A guerra em áreas urbanizadas conduz a um empenhamento operacional de cariz assimétrico, todos eles com características subversivas, associados a uma alta, média, e baixa intensidade.

Nas operações em áreas urbanas, onde a actividade das informações é primordial, vamos assistir a um incremento de utilização de meios tecnológicos, de robótica, de armamento não letal e a uma diferente organização para o combate das forças militares e militarizadas.

(1) Costumam caracterizar-se os conflitos como irregulares, ou não convencionais, quando não envolvem Forças Armadas num campo de batalha, nem recorrem a operações tradicionais no mar e no ar (Bruce Russet; Harvey Starr; David Kinsella. The Menu of Choice . 6 th ed. Bedford/St. Martin's Press, 2000, p.204).

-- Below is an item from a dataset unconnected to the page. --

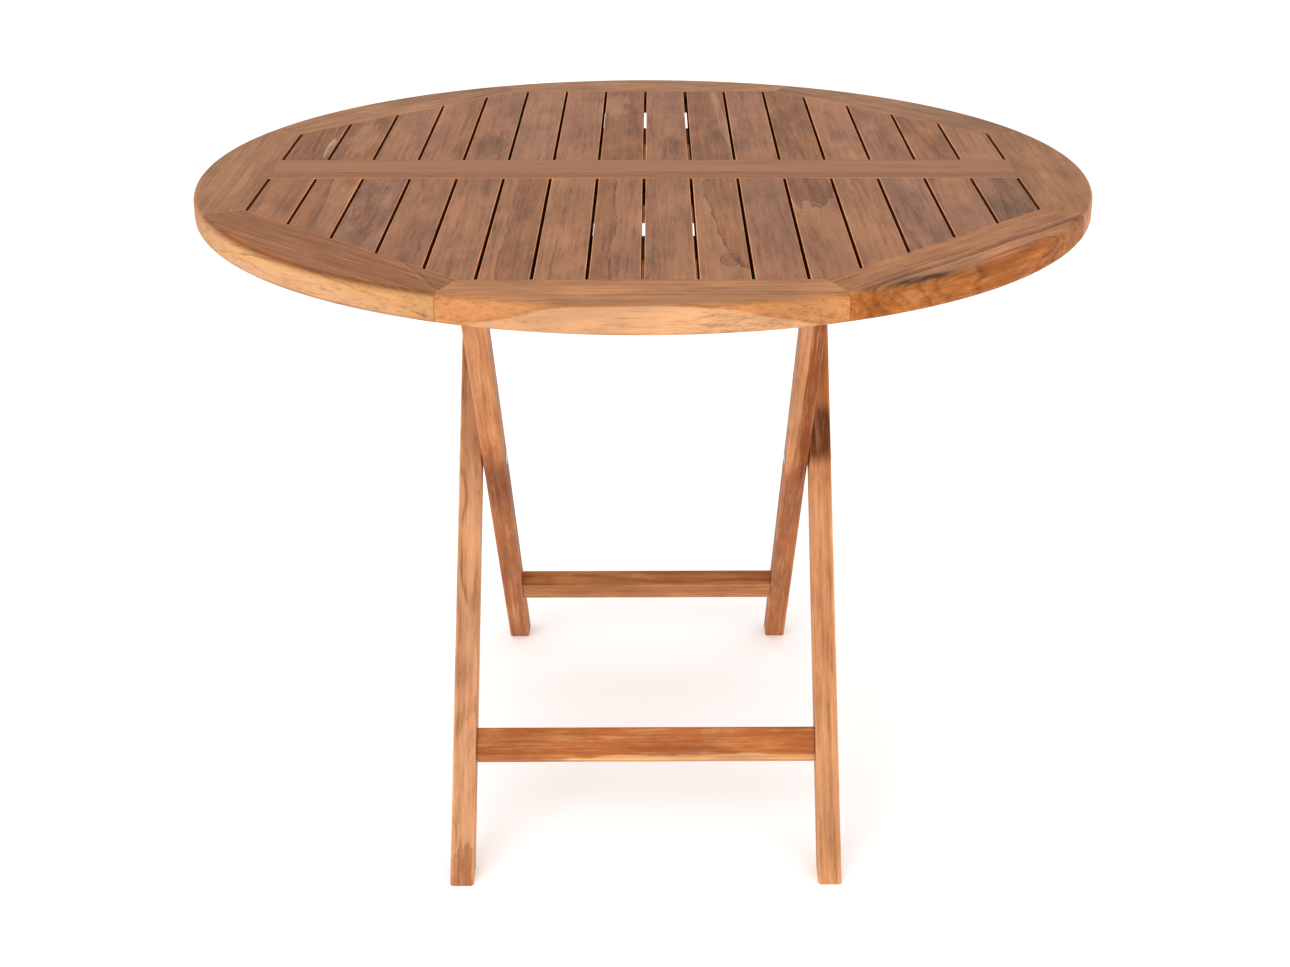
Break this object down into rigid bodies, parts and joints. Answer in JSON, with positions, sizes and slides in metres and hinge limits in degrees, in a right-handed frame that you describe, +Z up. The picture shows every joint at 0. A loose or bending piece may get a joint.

(2) Em África, só na década de 80 do século passado houve 3 milhões de baixas civis, e em 1994, como resultado destas guerras, segundo a Cruz Vermelha, havia 23 milhões de refugiados e 26 milhões de deslocados (Bouvet e Denaud, 2001).

(3) Entendida como a procura de uma superioridade qualitativa/quantitativa por um dos combatentes (Boniface, 2003)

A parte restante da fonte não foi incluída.